自立式は大きければ重たいし、軽ければ小さいですし。当分の間はテント場で他人のテントを指くわえて見てます
私、普段は9時には子供と一緒に寝ちゃってます。たまになら3時間でもいけますが、やはり睡眠時間は常に確保しないとすぐに調子狂います
嫁は帰ってからみっちり言われました。予定が全く狂ったわよと その後ご機嫌取るのが大変でした
テント悩ましいですね。今のところ、山中で二泊以上する事は仕事的にも家族的にもないので、今ので押し切ろうと思っています。これを使うときは気持ちを強く持つ必要がありますね
風強かったですね。ただ寝ている時はまだマシだったと思います。7月に常念岳にテント張ったときは場所が悪かったのもあって、もの凄い雨風で風が怒っているのかと思うぐらいテントが風に叩かれました
山頂の風は凄かったですね、台風中継のリポーターの気持ちが少しわかった気がします
後立山連峰は地形的にガスが発生しやすく天気も崩れやすいようなので、景色がいいのは日の出から数時間だけだと思います。お気をつけて行っていただければと思います
kohi-さん、こんにちは。
テント内以外はお天気に恵まれたようで何よりです。
でも、風は強かったようですね。
16日は富士山も山頂付近は結構風がありました。
一週間禁酒ですか。
kohi-さんを見習わなくては。
私もよく試みますが1日でたいがい挫折です。
だって、寝付けなくて・・・・
これってアルコール依存症?中毒?
丹沢24Hの前の週は・・・ ×
無理だろうな。
kohi-さん、こんにちは。
長尾尾根の分岐からご一緒させていただいた者です。
レコ拝見させていただきました。
私も見ましたよタンクトップの女性!!
私は天狗山荘に向かっている時にすれ違いました。
一瞬目を疑いましたが、こんにちは〜と挨拶したらこんにちはと返ってきました。
これから不帰キレットに行くのかと思い「いや〜すげぇ〜な〜(いろんな意味で..)」と関心しきりでした。
kohi-さん、こんにちは。
「丁寧な口調で無下に断られ」た者です。結局疲労困憊しながらもその日は五竜まで行きました。
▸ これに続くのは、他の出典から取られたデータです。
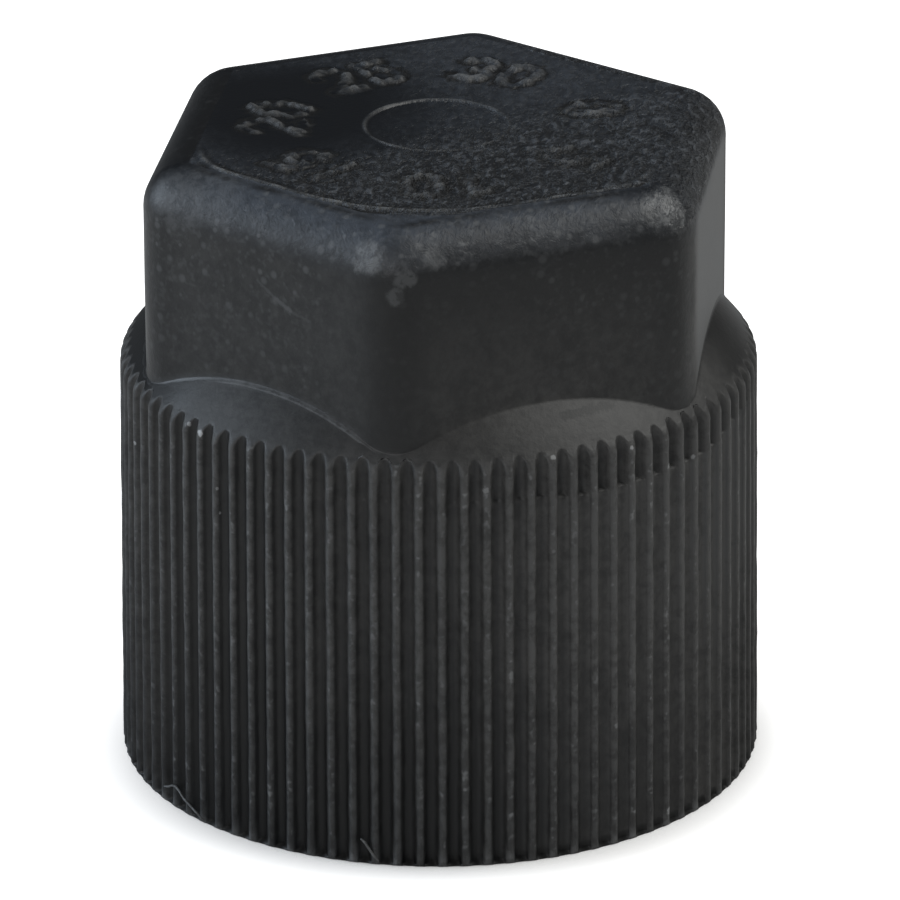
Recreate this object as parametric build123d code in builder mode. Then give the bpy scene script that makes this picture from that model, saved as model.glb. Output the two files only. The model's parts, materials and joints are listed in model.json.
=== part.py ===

キレット小屋でお話を聞いた時も凄いなあ、と思いましたが、2日目、3日目もハイペースですね。羨ましいです。
millionさんこんにちは。
どうも私は基本的にお酒が体に合わないようで、やはり飲まないほうが調子いいですね。
ただそれじゃ寂しいんでちょくちょくお酒を飲んでますが
お酒飲んで寝ると眠りが浅くなりませんか?そうでなければmillonさん、まだまだ山ボーイだということですよ
あの服装は景色から浮いてましたよね。
まぶしすぎて近くではよく見れませんでした。
高尾山なら良くいると思いますが
三日目の荒天は最後のスパイスというか、山を制した気になるなよと神様のお告げのような気がしました
あの後大変だったようですね。最後の五竜岳への急登では雨も降ってきたようで無事に山荘へ到着できて良かったですね。
三日目は天気が荒れて大変だったので、翌日で下山してちょうど良かったと思います。